EXPENSE LIMIT AND REIMBURSEMENT AGREEMENT
Expense Limit and Reimbursement Agreement made as of October 29, 2002,
between Pioneer Investment Management, Inc. (PIM) and Pioneer Protected
Principal Plus Fund (the "Fund").
Whereas PIM wishes to reduce the expenses of the Fund during the
Protected Period (as such term is defined in the Financial Warranty Agreement,
dated October 29, 2002 (the "Financial Warranty Agreement"), between the Fund
and Main Place Funding, LLC;
Now therefore the parties agree as follows:
SECTION 1. PIM agrees to limit the Fund's expenses (the "Expense
Limitation") by waiving PIM's fees and/or reimbursing the Fund for the Fund's
ordinary operating expenses so that the total expenses of the Fund (other than
the cost of defending or prosecuting any claim or litigation to which the Fund
is a party, together with any amount in judgment or settlement, indemnification
expense, income taxes incurred by the Fund and other non-recurring,
non-operating expenses ("Extraordinary Expenses")) with respect to Class A
shares do not exceed 2.10% per annum of average daily net assets attributable to
Class A shares, with respect to Class B shares do not exceed 2.85% of average
daily net assets attributable to Class B shares and with respect to Class C
shares do not to exceed 2.85% of average daily net assets attributable to Class
C shares. If a Permanent Defeasance Event (as such term is defined in the
Financial Warranty Agreement) shall have occurred, PIM agrees to limit the
Fund's expenses by waiving PIM's fees and/or reimbursing the Fund for the Fund's
ordinary operating expenses so that the total expenses of the Fund (other than
Extraordinary Expenses) with respect to Class A shares do not exceed 1.65% per
annum of average daily net assets attributable to Class A shares, with respect
to Class B shares do not exceed 2.40% of average daily net assets attributable
to Class B shares and with respect to Class C shares do not to exceed 2.40% of
average daily net assets attributable to Class C shares. For purposes of this
Agreement, the costs of acquisition of portfolio securities, including any
brokerage commission and other Investment Related Expenses (as defined in the
Financial Warranty Agreement), shall not be considered an expense of the Fund.
In no event shall Pioneer Funds Distributor, Inc. be required to waive or PIM
reimburse any fees payable under the Fund's Rule 12b-1 plans.
SECTION 2. PIM may terminate or modify the Expense Limitation only in
accordance with this Agreement. PIM agrees that the Expense Limitation shall not
be modified or terminated prior to the Maturity Date (as defined in the Fund's
prospectus).
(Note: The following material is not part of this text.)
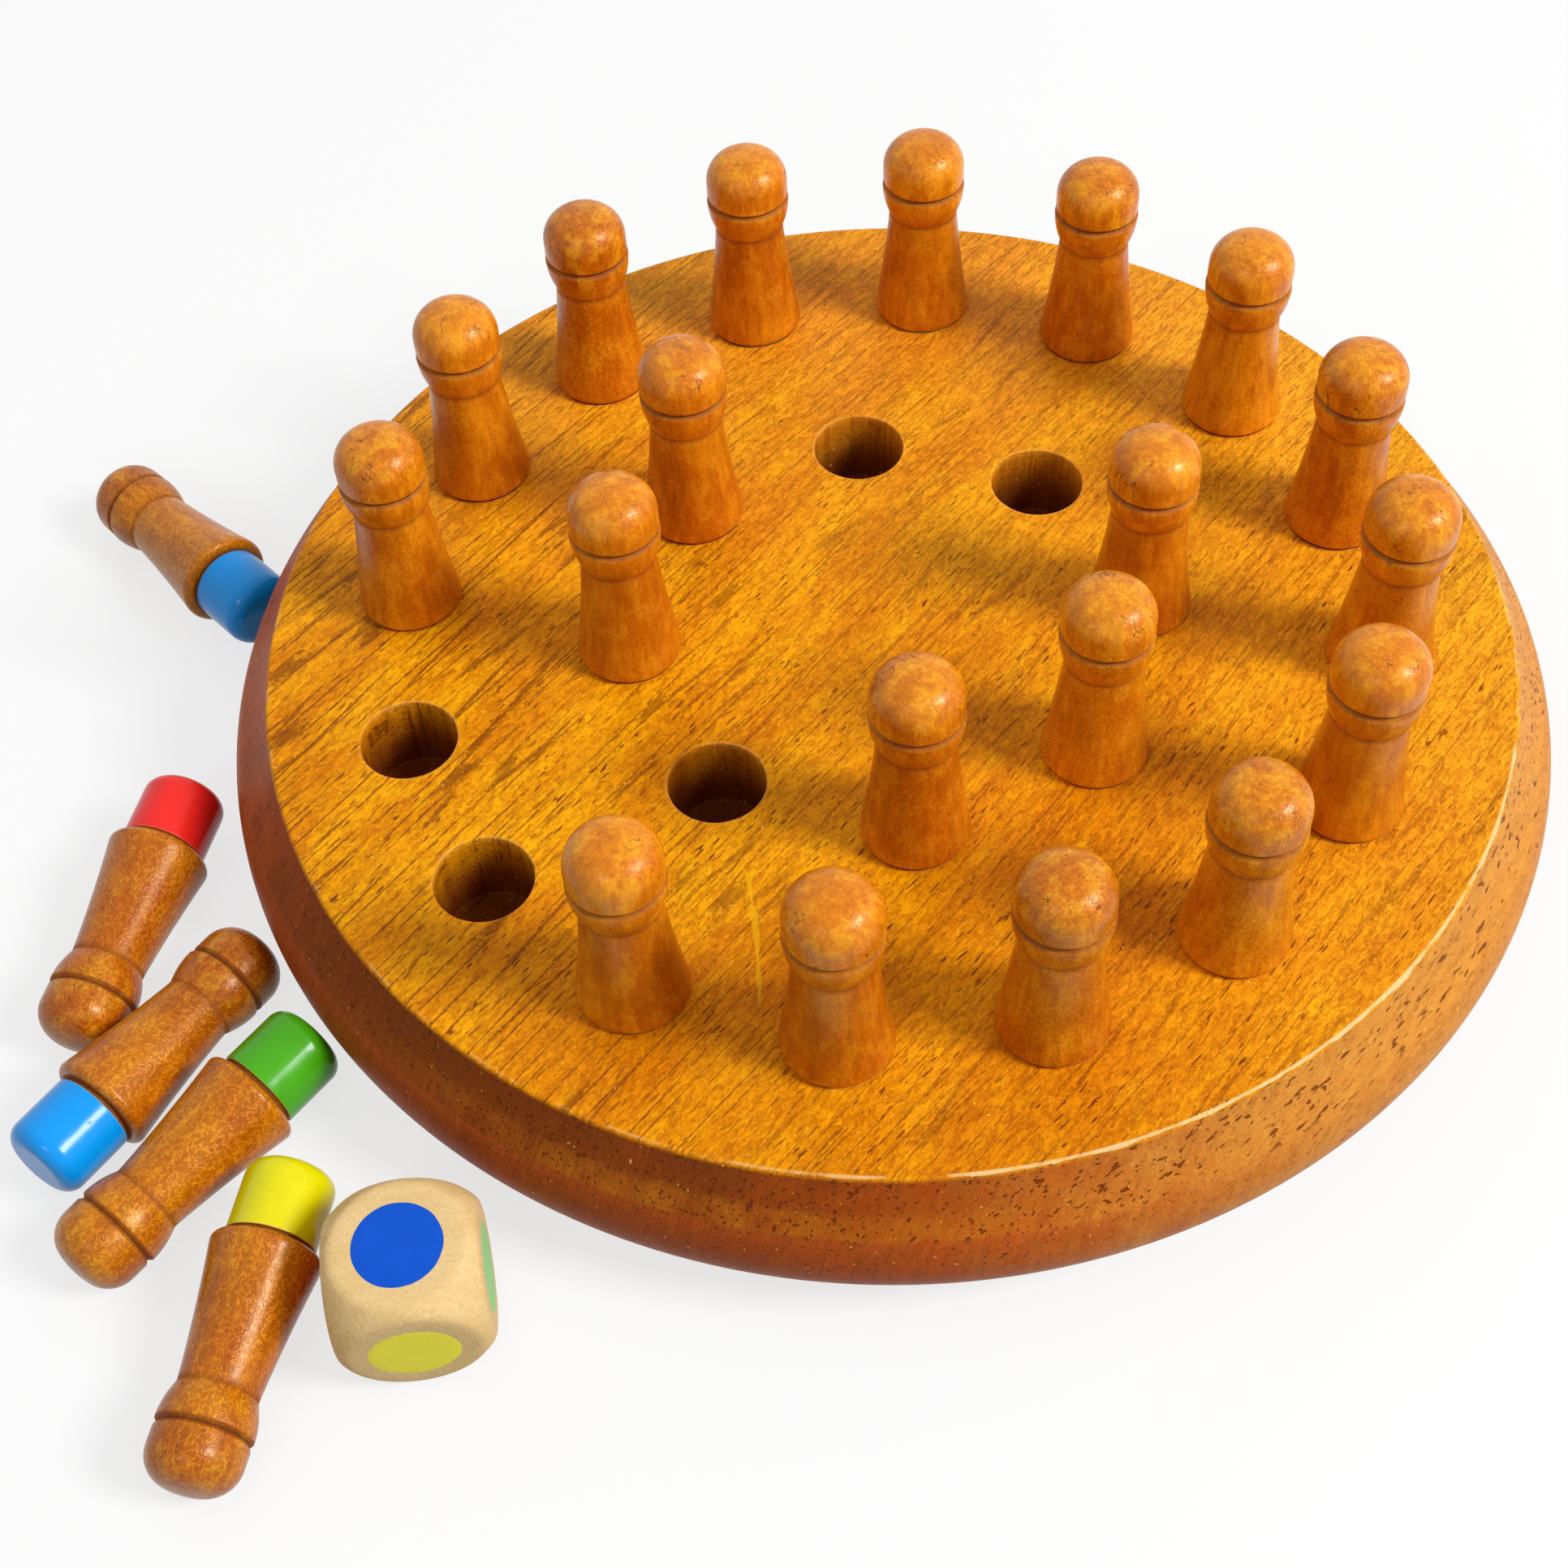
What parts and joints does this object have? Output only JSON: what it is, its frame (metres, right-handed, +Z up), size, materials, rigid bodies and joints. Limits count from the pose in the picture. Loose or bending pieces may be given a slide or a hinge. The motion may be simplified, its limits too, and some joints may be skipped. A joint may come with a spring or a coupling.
{
  "type": "wooden memory game",
  "caption": "Round bevelled wooden board with two rings of blind holes, turned skittle-shaped pegs with colour-dipped lower ends, and a colour die.",
  "frame": {"origin": "centre of the board's underside, on the table", "axes": "+Z up out of the holes, +X to the player's right, +Y away from the player"},
  "size_m": [0.2068, 0.1949, 0.054],
  "materials": {
    "board_wood": "satin clear lacquer over oiled, amber hardwood with dark grain streaks",
    "peg_wood": "satin lacquer over turned reddish-brown hardwood",
    "die_wood": "satin lacquer over pale hardwood",
    "red_paint": "gloss enamel dip over wood",
    "blue_paint": "gloss enamel dip over wood",
    "green_paint": "gloss enamel dip over wood",
    "yellow_paint": "gloss enamel dip over wood",
    "orange_paint": "gloss enamel dip over wood",
    "purple_paint": "gloss enamel dip over wood"
  },
  "bodies": {
    "board": {"board": "board_wood"},
    "outer_peg_03": {"outer_peg_03": "peg_wood"},
    "outer_peg_04": {"outer_peg_04": "peg_wood"},
    "outer_peg_05": {"outer_peg_05": "peg_wood"},
    "outer_peg_06": {"outer_peg_06": "peg_wood"},
    "outer_peg_07": {"outer_peg_07": "peg_wood"},
    "outer_peg_08": {"outer_peg_08": "peg_wood"},
    "outer_peg_09": {"outer_peg_09": "peg_wood"},
    "outer_peg_10": {"outer_peg_10": "peg_wood"},
    "outer_peg_11": {"outer_peg_11": "peg_wood"},
    "outer_peg_12": {"outer_peg_12": "peg_wood"},
    "outer_peg_13": {"outer_peg_13": "peg_wood"},
    "outer_peg_14": {"outer_peg_14": "peg_wood"},
    "outer_peg_15": {"outer_peg_15": "peg_wood"},
    "outer_peg_16": {"outer_peg_16": "peg_wood"},
    "inner_peg_02": {"inner_peg_02": "peg_wood"},
    "inner_peg_03": {"inner_peg_03": "peg_wood"},
    "inner_peg_06": {"inner_peg_06": "peg_wood"},
    "inner_peg_07": {"inner_peg_07": "peg_wood"},
    "inner_peg_08": {"inner_peg_08": "peg_wood"},
    "green_peg": {"green_peg": "peg_wood"},
    "blue_peg": {"blue_peg": "peg_wood"},
    "yellow_peg": {"yellow_peg": "peg_wood"},
    "red_peg": {"red_peg": "peg_wood"},
    "spare_blue_peg": {"spare_blue_peg": "peg_wood"},
    "colour_die": {"colour_die": "die_wood"}
  },
  "joints": [
    {"name": "lift_outer_peg_03", "type": "slide", "parent": "board", "child": "outer_peg_03", "axis": [0, 0, 1], "range_m": [0, 0.025]},
    {"name": "lift_outer_peg_04", "type": "slide", "parent": "board", "child": "outer_peg_04", "axis": [0, 0, 1], "range_m": [0, 0.025]},
    {"name": "lift_outer_peg_05", "type": "slide", "parent": "board", "child": "outer_peg_05", "axis": [0, 0, 1], "range_m": [0, 0.025]},
    {"name": "lift_outer_peg_06", "type": "slide", "parent": "board", "child": "outer_peg_06", "axis": [0, 0, 1], "range_m": [0, 0.025]},
    {"name": "lift_outer_peg_07", "type": "slide", "parent": "board", "child": "outer_peg_07", "axis": [0, 0, 1], "range_m": [0, 0.025]},
    {"name": "lift_outer_peg_08", "type": "slide", "parent": "board", "child": "outer_peg_08", "axis": [0, 0, 1], "range_m": [0, 0.025]},
    {"name": "lift_outer_peg_09", "type": "slide", "parent": "board", "child": "outer_peg_09", "axis": [0, 0, 1], "range_m": [0, 0.025]},
    {"name": "lift_outer_peg_10", "type": "slide", "parent": "board", "child": "outer_peg_10", "axis": [0, 0, 1], "range_m": [0, 0.025]},
    {"name": "lift_outer_peg_11", "type": "slide", "parent": "board", "child": "outer_peg_11", "axis": [0, 0, 1], "range_m": [0, 0.025]},
    {"name": "lift_outer_peg_12", "type": "slide", "parent": "board", "child": "outer_peg_12", "axis": [0, 0, 1], "range_m": [0, 0.025]},
    {"name": "lift_outer_peg_13", "type": "slide", "parent": "board", "child": "outer_peg_13", "axis": [0, 0, 1], "range_m": [0, 0.025]},
    {"name": "lift_outer_peg_14", "type": "slide", "parent": "board", "child": "outer_peg_14", "axis": [0, 0, 1], "range_m": [0, 0.025]},
    {"name": "lift_outer_peg_15", "type": "slide", "parent": "board", "child": "outer_peg_15", "axis": [0, 0, 1], "range_m": [0, 0.025]},
    {"name": "lift_outer_peg_16", "type": "slide", "parent": "board", "child": "outer_peg_16", "axis": [0, 0, 1], "range_m": [0, 0.025]},
    {"name": "lift_inner_peg_02", "type": "slide", "parent": "board", "child": "inner_peg_02", "axis": [0, 0, 1], "range_m": [0, 0.025]},
    {"name": "lift_inner_peg_03", "type": "slide", "parent": "board", "child": "inner_peg_03", "axis": [0, 0, 1], "range_m": [0, 0.025]},
    {"name": "lift_inner_peg_06", "type": "slide", "parent": "board", "child": "inner_peg_06", "axis": [0, 0, 1], "range_m": [0, 0.025]},
    {"name": "lift_inner_peg_07", "type": "slide", "parent": "board", "child": "inner_peg_07", "axis": [0, 0, 1], "range_m": [0, 0.025]},
    {"name": "lift_inner_peg_08", "type": "slide", "parent": "board", "child": "inner_peg_08", "axis": [0, 0, 1], "range_m": [0, 0.025]},
    {"name": "lift_green_peg", "type": "slide", "parent": "board", "child": "green_peg", "axis": [0, 0, 1], "range_m": [0, 0.04]},
    {"name": "lift_blue_peg", "type": "slide", "parent": "board", "child": "blue_peg", "axis": [0, 0, 1], "range_m": [0, 0.04]},
    {"name": "lift_yellow_peg", "type": "slide", "parent": "board", "child": "yellow_peg", "axis": [0, 0, 1], "range_m": [0, 0.04]},
    {"name": "lift_red_peg", "type": "slide", "parent": "board", "child": "red_peg", "axis": [0, 0, 1], "range_m": [0, 0.04]},
    {"name": "lift_spare_blue_peg", "type": "slide", "parent": "board", "child": "spare_blue_peg", "axis": [0, 0, 1], "range_m": [0, 0.04]},
    {"name": "lift_colour_die", "type": "slide", "parent": "board", "child": "colour_die", "axis": [0, 0, 1], "range_m": [0, 0.04]}
  ]
}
PIM shall be entitled to modify or terminate the Expense Limitation
for any period subsequent to the Maturity Date, but only if, PIM elects to
modify or terminate the Expense Limitation with respect to such subsequent
period and such election is made prior to the effective date of the Fund's
post-effective amendment to its Registration Statement on Form N-1A with respect
to such subsequent period; provided that this Agreement shall remain in effect
at all times until the Fund's then current prospectus is amended or supplemented
to reflect the termination or modification of this Agreement. The election by
PIM referred to in the preceding sentence shall not be subject to the approval
of the Fund or its Board of Trustees, but PIM shall notify the Board of Trustees
in advance of the termination or modification of the Expense Limitation.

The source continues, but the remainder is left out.